Chris Nichols, Bob Wright, Richard Brunst and Hans Andersen will be at the mercy of voters in the municipal primary Aug. 13, after which the field will be narrowed down to two before the second round of voting in November.

Richard Brunst answers residents' questions at the Orem Candidate Forum in July. (Photo courtesy Richard Brunst Campaign)
Richard Brunst answers residents’ questions at the Orem Candidate Forum in July. (Photo courtesy Richard Brunst Campaign)

In what each candidate described as a surprise, current Mayor Jim Evans chose not to run for re-election.

“Mayor Evans has done a great job. I’m sad to see him go and I appreciate what he’s done for the city,” Nichols said.

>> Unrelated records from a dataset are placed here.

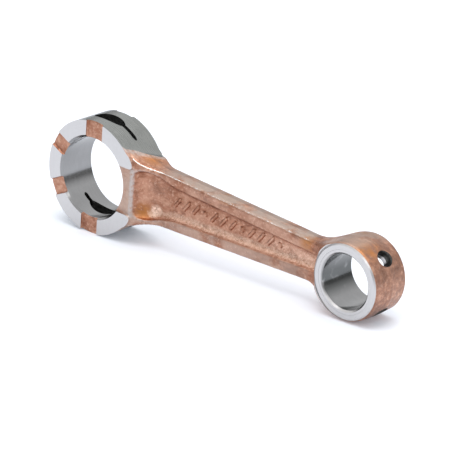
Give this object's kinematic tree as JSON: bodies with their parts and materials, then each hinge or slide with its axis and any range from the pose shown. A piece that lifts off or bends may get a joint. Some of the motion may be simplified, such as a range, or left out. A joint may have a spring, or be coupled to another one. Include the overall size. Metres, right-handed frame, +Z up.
{
  "type": "connecting rod",
  "caption": "Copper-plated forged steel connecting rod with an I-section shank, a slotted big end and a bushed, oil-drilled small end.",
  "frame": {"origin": "middle of the bounding box, on the surface that both eyes stand on", "axes": "+X from the big end to the small end, +Y along both bores, +Z up; the rod stands on its edge, so its centre line slopes down to the small end by 3.3 degrees"},
  "size_m": [0.1552, 0.0164, 0.0428],
  "materials": {
    "copper_plated_steel": "copper-plated forging, satin, with ground steel bores, rim and thrust pads",
    "ground_steel": "finely ground"
  },
  "bodies": {
    "root": {"rod_forging": "copper_plated_steel", "small_end_bush": "ground_steel"}
  },
  "joints": []
}
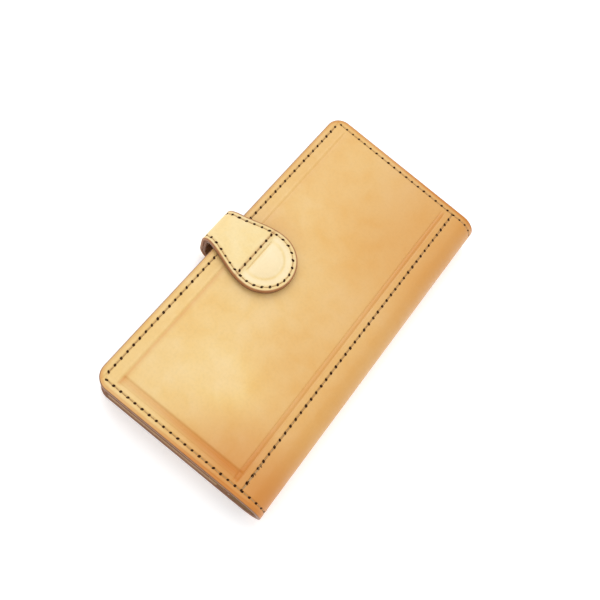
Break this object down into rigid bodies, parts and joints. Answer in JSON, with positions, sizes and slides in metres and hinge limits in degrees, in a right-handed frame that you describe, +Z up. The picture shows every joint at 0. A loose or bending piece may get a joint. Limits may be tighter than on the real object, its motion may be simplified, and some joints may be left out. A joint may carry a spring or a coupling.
{
  "type": "long wallet",
  "caption": "Long bifold leather wallet with card leaves, bill pocket and zipped coin pocket, closed by a strap with a rounded magnetic head.",
  "frame": {"origin": "under the middle of the closed wallet, on the face it rests on", "axes": "+X from the fore-edge and strap to the spine, +Y along the spine, +Z up"},
  "size_m": [0.1054, 0.19, 0.0237],
  "materials": {
    "cover_leather": "satin, vegetable-tanned, pull-up",
    "strap_leather": "satin, pale natural",
    "lining_leather": "matte",
    "pocket_leather": "satin",
    "thread": "waxed",
    "zip_tape": "woven",
    "zip_metal": "antique",
    "closure_steel": "plated"
  },
  "bodies": {
    "back": {"back_cover": "cover_leather", "back_lining": "lining_leather", "bill_welt": "pocket_leather", "bill_gusset_near": "lining_leather", "bill_gusset_far": "lining_leather", "bill_wall": "pocket_leather", "coin_welt": "pocket_leather", "coin_gusset_near": "lining_leather", "coin_gusset_far": "lining_leather", "coin_front_panel": "pocket_leather", "coin_top_strip": "pocket_leather", "coin_spine_wall": "pocket_leather", "zip_tape_lower": "zip_tape", "zip_tape_upper": "zip_tape", "zip_teeth_lower": "zip_metal", "zip_teeth_upper": "zip_metal", "zip_stops": "zip_metal", "back_perimeter_thread": "thread", "back_spine_thread": "thread", "coin_zip_thread": "thread", "strap_tail_outer": "strap_leather", "strap_tail_lining": "lining_leather", "strap_tail_thread": "thread"},
    "slider": {"zip_slider": "zip_metal"},
    "pull": {"zip_pull": "zip_metal"},
    "spine": {"spine_cover": "cover_leather", "spine_lining": "lining_leather", "spine_thread": "thread"},
    "front": {"front_cover": "cover_leather", "front_lining": "lining_leather", "closure_disc": "closure_steel", "card_leaf_near_1": "pocket_leather", "card_leaf_near_2": "pocket_leather", "card_leaf_near_3": "pocket_leather", "card_leaf_near_4": "pocket_leather", "card_leaf_far_1": "pocket_leather", "card_leaf_far_2": "pocket_leather", "card_leaf_far_3": "pocket_leather", "card_leaf_far_4": "pocket_leather", "card_divider_thread": "thread", "front_perimeter_thread": "thread", "front_spine_thread": "thread"},
    "riser": {"strap_riser_outer": "strap_leather", "strap_riser_lining": "lining_leather", "strap_riser_thread": "thread"},
    "head": {"strap_head_outer": "strap_leather", "strap_head_lining": "lining_leather", "strap_magnet": "closure_steel", "strap_head_thread": "thread"}
  },
  "joints": [
    {"name": "spine_fold", "type": "hinge", "parent": "back", "child": "spine", "pos_m": [0.04982, 0, 0.00293], "axis": [0, 1, 0], "range_deg": [0, 90]},
    {"name": "front_fold", "type": "hinge", "parent": "spine", "child": "front", "pos_m": [0.04982, 0, 0.01707], "axis": [0, 1, 0], "range_deg": [0, 90]},
    {"name": "strap_fold", "type": "hinge", "parent": "back", "child": "riser", "pos_m": [-0.0507, 0, 0.00245], "axis": [0, -1, 0], "range_deg": [0, 90]},
    {"name": "strap_head_fold", "type": "hinge", "parent": "riser", "child": "head", "pos_m": [-0.0507, 0, 0.02165], "axis": [0, -1, 0], "range_deg": [0, 90]},
    {"name": "zip_slide", "type": "slide", "parent": "back", "child": "slider", "axis": [0, 1, 0], "range_m": [0, 0.148]},
    {"name": "zip_pull_turn", "type": "hinge", "parent": "slider", "child": "pull", "pos_m": [0.02725, -0.074, 0.0119], "axis": [1, 0, 0], "range_deg": [0, 10]}
  ],
  "couplings": [
    {"joint": "front_fold", "follows": "spine_fold", "ratio": 1},
    {"joint": "strap_head_fold", "follows": "strap_fold", "ratio": 1}
  ]
}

Nichols worked a decade at state and federal levels for private property rights. As a managing broker for Prudential, and treasurer for the Utah Association of Realtors, Nichols believes his understanding of real estate, land use and budgeting will help with Orem’s economic troubles.

“First and foremeost, we have to focus on the economy. If we have a healthy revenue, we’ll have money for rainy days, for UTOPIA and for everything else,” Nichols said.

Fifty-two percent of Orem’s revenue comes from sales tax. With this in mind, Nichols said he recognizes the importance of attracting businesses and people.

“Orem needs to be a destination city. People need to want to come here because of shopping, food, arts and so on,” he said.

Nichols’ views on UTOPIA set him apart from the other candidates.

“We need to continue to work with UTOPIA; we’re obligated to stay with it,” Nichols said.

Nichols also stressed a need for optimism about the city’s future.

“There’s a lot more right than wrong here in Orem,” he said. “Other candidates paint our city in a poor light. Look at Governor Gary Herbert; he’s a cheerleader for the state of Utah, attracting businesses and companies. We need a mayor who is a cheerleader to attract the same to Orem.”

Bob Wright has attended practically every city council meeting for the last 30 years. After speaking out against UTOPIA back in 2002, he said he realized the local government needed new thinking.

He believes Orem is tied to the expensive, unpopular network because residents were not included in the vote and the city council decided to choose for them instead.

“Government is for the people, by the people. It shouldn’t be seven people making a decision for the whole public,” Wright said.

Wright’s priorities include controlling city debt, allowing people to vote on any property tax increase and getting out of UTOPIA. The best solution to UTOPIA, according to Wright, is to “get someone to buy it to help us from going under.”

Wright is retired, which he says gives him “more time to spend concentrating on these issues.” He also said he would only serve one term.

“In the four year period, I think I can have an effect on the decisions that are being made that will keep us out of debt and property tax increases,” Wright said.

Richard Brunst’s vision is centered on the city’s centennial celebration in 2019, by which time he hopes that “(Orem) will be a vibrant city with great parks, wonderful arts and recreation and that UTOPIA will be in private hands, that Midtown (Village) will be finished and leased out, that businesses will start and stay here. Everyone will feel like this is a great place to raise a family.”

“I believe in taking action,” Brunst said.

As a private citizen, he has been talking and going over ideas with UTOPIA management, garnering interest from two companies that may have interest in the fiber network. Brunst has also been talking with past and present owners and developers of Midtown Village, discussing ideas for the completion of the project.

His top priorities include ensuring transparency in government, increasing residents’ involvement, promoting businesses, providing jobs for future generations and boosting the morale of the fire and police department.

“As I’ve walked the streets of Orem campaigning, I’ve met a lot of wonderful people,” Brunst said. “If there is one thing candidates agree on is that Orem is truly a wonderful place to raise a family.”

The Universe placed multiple phone calls with Hans Andersen, but was unable to reach the candidate. However, his campaign website states the following about his platform:

  • “Andersen believes strongly in fiscal responsibility and avoiding debt where possible.”
  • “The Orem CC should not have put your tax dollars into an Internet business that directly competes with private enterprise.”
  • Andersen believes fewer taxes and regulations will produce a more business friendly environment.

“Say YES to police, fire, streets, water and parks. Say NO to government-owned Internet (UTOPIA), the Midtowns subsidies, bonds and tax increases. It’s time to work on selling UTOPIA,” Andersen wrote on his website.